To be done:
Reproduce precisely the lines between the start of the data below and the line with "spindle_radius = 20; // [14:0.5:26]", both included.

Raw data:
----
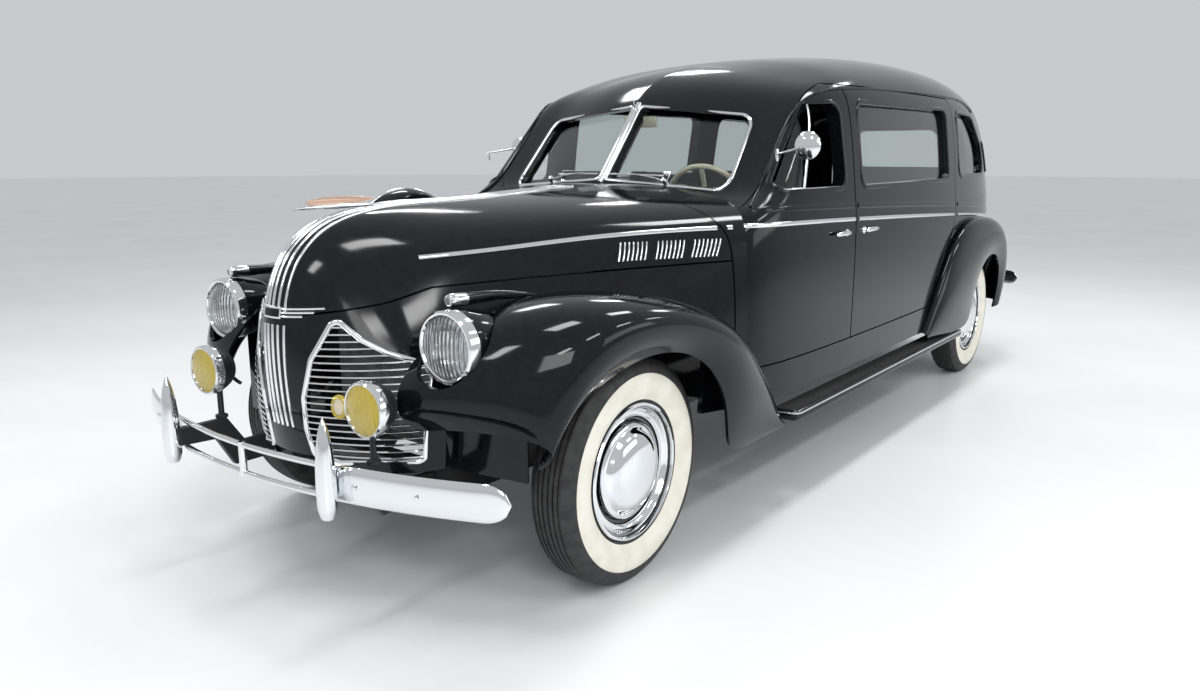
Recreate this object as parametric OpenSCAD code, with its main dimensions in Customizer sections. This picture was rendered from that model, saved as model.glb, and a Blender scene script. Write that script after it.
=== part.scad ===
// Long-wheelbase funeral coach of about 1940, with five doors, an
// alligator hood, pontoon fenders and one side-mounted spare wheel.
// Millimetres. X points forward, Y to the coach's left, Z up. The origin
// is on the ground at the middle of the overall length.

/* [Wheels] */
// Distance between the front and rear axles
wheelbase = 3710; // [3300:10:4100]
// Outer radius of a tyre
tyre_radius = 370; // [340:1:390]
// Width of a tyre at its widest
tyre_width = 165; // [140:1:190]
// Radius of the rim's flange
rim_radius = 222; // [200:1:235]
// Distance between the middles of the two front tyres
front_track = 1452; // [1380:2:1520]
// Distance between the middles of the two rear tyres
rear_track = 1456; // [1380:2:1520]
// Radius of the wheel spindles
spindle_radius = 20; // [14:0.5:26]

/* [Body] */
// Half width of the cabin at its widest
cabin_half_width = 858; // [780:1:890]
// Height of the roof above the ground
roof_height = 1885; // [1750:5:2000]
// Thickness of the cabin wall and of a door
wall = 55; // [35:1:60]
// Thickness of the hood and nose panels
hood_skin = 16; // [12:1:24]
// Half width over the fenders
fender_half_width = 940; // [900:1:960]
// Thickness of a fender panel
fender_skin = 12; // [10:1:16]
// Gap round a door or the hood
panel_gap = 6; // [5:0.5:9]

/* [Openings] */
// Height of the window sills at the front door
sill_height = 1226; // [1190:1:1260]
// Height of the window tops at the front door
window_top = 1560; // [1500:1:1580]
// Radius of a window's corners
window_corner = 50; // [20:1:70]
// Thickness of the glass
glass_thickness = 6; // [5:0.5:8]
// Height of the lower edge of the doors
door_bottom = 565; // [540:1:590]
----
Exercise solution:
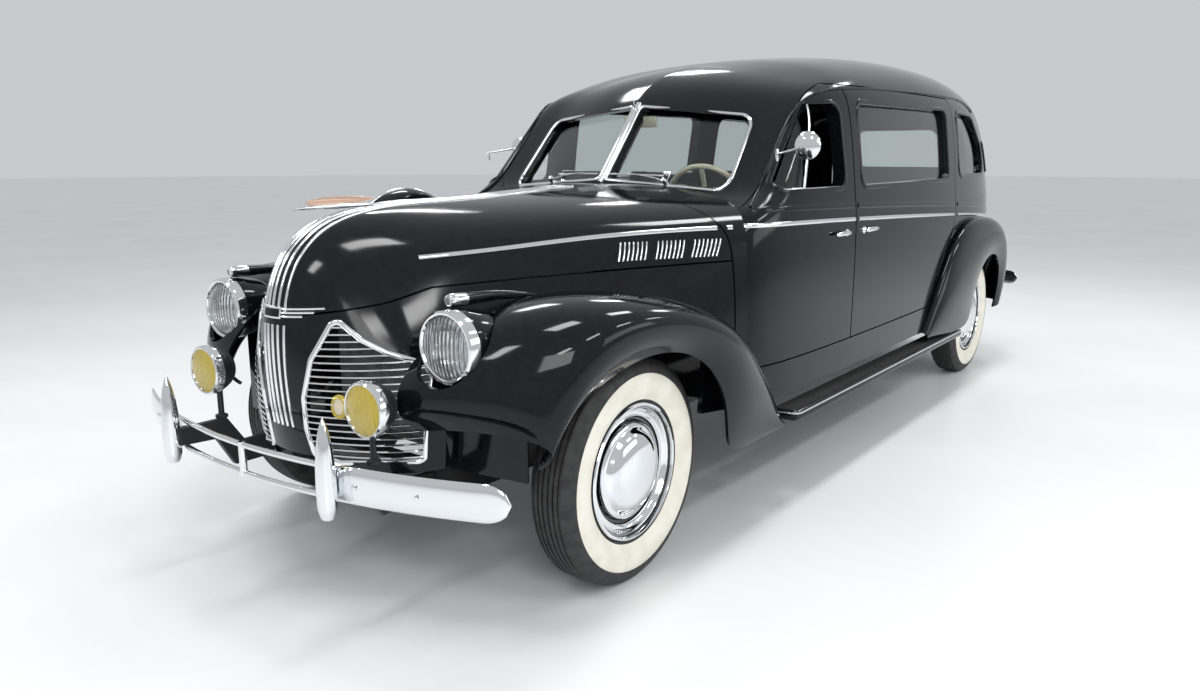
Recreate this object as parametric OpenSCAD code, with its main dimensions in Customizer sections. This picture was rendered from that model, saved as model.glb, and a Blender scene script. Write that script after it.
=== part.scad ===
// Long-wheelbase funeral coach of about 1940, with five doors, an
// alligator hood, pontoon fenders and one side-mounted spare wheel.
// Millimetres. X points forward, Y to the coach's left, Z up. The origin
// is on the ground at the middle of the overall length.

/* [Wheels] */
// Distance between the front and rear axles
wheelbase = 3710; // [3300:10:4100]
// Outer radius of a tyre
tyre_radius = 370; // [340:1:390]
// Width of a tyre at its widest
tyre_width = 165; // [140:1:190]
// Radius of the rim's flange
rim_radius = 222; // [200:1:235]
// Distance between the middles of the two front tyres
front_track = 1452; // [1380:2:1520]
// Distance between the middles of the two rear tyres
rear_track = 1456; // [1380:2:1520]
// Radius of the wheel spindles
spindle_radius = 20; // [14:0.5:26]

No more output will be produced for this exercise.